The cortex has areas that receive very specific information such as a particular musical note heard from your right ear. This goes to a small group of cells in your left temporal lobe. A black, vertical line seen in your left field of view eye goes to a specific part of your right occipital lobe. A cold touch on your right thumb goes to a specific spot in the sensory cortex of your left parietal lobe. These are primary cortical areas.
Huge areas of our brain are devoted to connecting these primary regions and linking information from different primary sensory and motor cortical regions. These cortical regions are described as associative cortex. This large amount of associative cortex distinguishes us as humans. A large volume of the cortex is comprised of white matter tracts or “U fibers” that connect various cortical regions with one another. As an example, the corpus callosum is one large bundle of axons that connects the right and left sides of our brain.
A simple task such as reading aloud requires connection between the visual brain, the auditory brain, the motor cortex that controls the lips, eyes, hands, vocal cords and the language centers.

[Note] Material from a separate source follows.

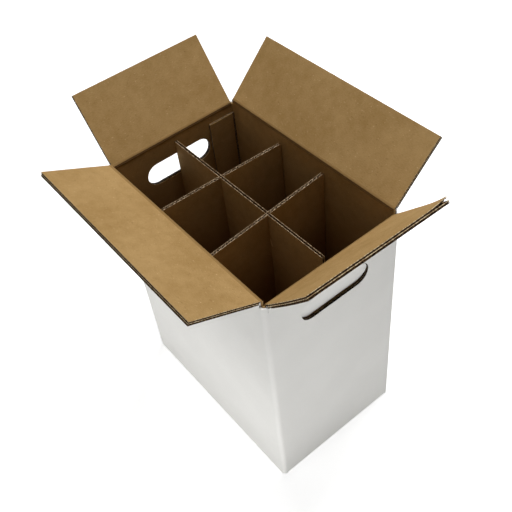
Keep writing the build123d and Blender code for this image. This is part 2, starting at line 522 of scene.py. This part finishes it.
def store_sheet_place(piece, shift):
    """Keep each point's place on the flat board as an attribute, for the paper's pattern."""
    stored = piece.data.attributes.new("sheet_place", "FLOAT_VECTOR", "POINT")
    for point, value in zip(piece.data.vertices, stored.data):
        value.vector = point.co + Vector((shift * mm, 0, 0))


def put(piece, matrix):
    """Turn and move a piece from the flat frame to its place, and leave its object at the origin."""
    only(piece)
    piece.matrix_world = matrix
    apply_place()


def double_wall_board(low, high, end, phase):
    """The flap's board, flat: white liner below, kraft liner on top, two fluted sheets between."""
    outer_start = outer_root - outer_flutes_back
    inner_start = inner_root + inner_flutes_clear
    outer_low = liner - half_board
    inner_high = half_board - kraft_liner
    outer_faces = (white_slot, shaded_fluting_slot, shaded_edge_slot)
    middle_faces = (shaded_fluting_slot, shaded_fluting_slot, pale_slot)
    inner_faces = (shaded_fluting_slot, kraft_slot, pale_slot)
    return [
        flat_liner(low, high, outer_root, end, -half_board, liner, outer_faces),
        fluted_medium(low, high, outer_start, end, outer_low, -half_middle, outer_pitch, phase),
        flat_liner(low, high, inner_start, end, -half_middle, middle_liner, middle_faces),
        fluted_medium(low, high, inner_start, end, half_middle, inner_high, inner_pitch, inner_phase),
        flat_liner(low, high, inner_root, end, inner_high, kraft_liner, inner_faces),
    ]


def lift_points(piece, height, share):
    """Lift a flat board's points towards its kraft side, each by its own share of this height."""
    group = piece.vertex_groups.new(name="lift")
    for point in piece.data.vertices:
        group.add([point.index], share(*(point.co / mm)), "REPLACE")
    add_modifier(piece, "DISPLACE", direction="Z", mid_level=0.0, strength=height * mm, vertex_group="lift")
    piece.vertex_groups.clear()


def curl_corner(piece, foot, tip, end, curl):
    """Curl one free corner of a flap, at the tip of its free edge, by these millimetres."""
    def share(across, up, through):
        reach = max(0.0, (up - outer_root) / (end - outer_root))
        return (across - foot) / (tip - foot) * reach ** 2

    lift_points(piece, curl, share)


def part_layers(piece, tip, end):
    """Part the layers at one worn corner: the kraft liner lifts there, with the flutes under it."""
    def share(across, up, through):
        gone = Vector((across - tip, up - end)).length
        return (through > half_middle + layer_slack) * max(0.0, 1 - gone / tip_reach) ** 2

    lift_points(piece, tip_lift, share)


def crease_frame(joint, lean):
    """The flat frame of a flap at rest: X along the crease, Y up the flap, Z out of its kraft face."""
    pivot = Vector(joint["pos_m"])
    outward = Vector((pivot.x, pivot.y, 0)).normalized()
    up_flap = outward * sin(lean) + Vector((0, 0, 1)) * cos(lean)
    kraft_side = Vector((0, 0, 1)) * sin(lean) - outward * cos(lean)
    along = up_flap.cross(kraft_side)
    turn = Matrix((along, up_flap, kraft_side)).transposed().to_4x4()
    return Matrix.Translation(pivot) @ turn


def flap_of(joint):
    """The body and the node that a crease's joint moves, its lean from upright, and its flat frame."""
    body = joint["child"]
    node = frame["record"]["behaviour"]["bodies"][body][0]
    lean = radians(-joint["range_deg"][0] - closing_angle)
    return body, node, lean, crease_frame(joint, lean)


def flap_extent(node, place):
    """The flap's two side edges and its free edge, in its flat frame."""
    corners = [place.inverted() @ point.co / mm for point in frame["nodes"][node].data.vertices]
    across = [corner.x for corner in corners]
    return min(across), max(across), max(corner.y for corner in corners)


for number, joint in enumerate(frame["joints"]):
    body, node, lean, place = flap_of(joint)
    low, high, end = flap_extent(node, place)
    flap = join(double_wall_board(low, high, end, outer_phase_step * number), body + "_board")
    store_sheet_place(flap, pattern_step * number)
    if body == "front_flap":
        part_layers(flap, low, end)
    low_curl, high_curl = curls[body]
    curl_corner(flap, high, low, end, low_curl)
    curl_corner(flap, low, high, end, high_curl)
    put(flap, place)
    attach(flap, body)
    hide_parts(node)

# The creases
# Each top flap bends from its wall along a crease pressed into the board before it was folded. Outside,
# the white liner turns in on itself, and inside the kraft liner is stretched round over the crushed core.

crease_rise = 0.42
outer_bend_radius = 1.2
crease_rows = 20
same_row = 1e-7
# Painted shade along the inside of the crease, and a painted groove shadow in the score line
crease_shade_kraft = shade(134, 104, 62)
crease_shade_half = 2.2
crease_shade_faded = 6.5
crushed_fibre_and_groove_shadow = shade(74, 50, 26)
score_half = 0.2
score_faded = 0.9
score_wander = 0.9


def scored_kraft(sheet, pitch):
    """Kraft liner with painted shade along the crease, which runs where the sheet is 0 up, and a dark score line
    that is partly broken fibres and partly a painted shadow of its groove.
    """
    colour, relief = kraft_paper(sheet, pitch)
    up = sheet.parts()[1]
    wander = sheet.scaled(0.3, 0.0, 0.0).noise(1.0, 3) * score_wander - score_wander / 2
    # Painted shade along the crease
    pressed = 1 - abs(up).rise(crease_shade_half, crease_shade_faded)
    colour = (pressed * 0.7).mix(colour, crease_shade_kraft)
    # The score line: broken fibres, darkened further as a painted shadow of its groove
    score = 1 - abs(up + wander).rise(score_half, score_faded)
    return (score * 0.85).mix(colour, crushed_fibre_and_groove_shadow), relief - score * 0.15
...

To provide some emotional impact to the reading, your memories, limbic system and autonomic system need to be in on the performance too.
Similar inputs from the world become associated with different personal experiences. If you were stung by a bee and developed severe swelling and itching, the next time you heard the buzz of a bee your associations would be different from those of a person who associates bees with their grandpa’s bee farm and warm honey.
The associative cortex and its connections help to make you the individual you are. As described above, the black line, auditory tone and thumb movement could be a moment at the piano or a moment at the video game controller. The primary cortical events are similar but the connections of the associative cortex make each event different.
These connections are very fragile. So are the associations that make you who you are. You as an individual are very fragile, HANDLE WITH CARE.
The lesson I would like to impart is just how tenuous the linkage is between your brain’s function and your individuality. Traumatic injury can readily disrupt the circuitry of the brain and render it permanently nonfunctional. The shearing forces of an impact can cause you to be irreparably harmed. A traumatic injury can result in you slipping away from what is left of your brain.
Don’t take risks that can result in your individuality being stripped from you.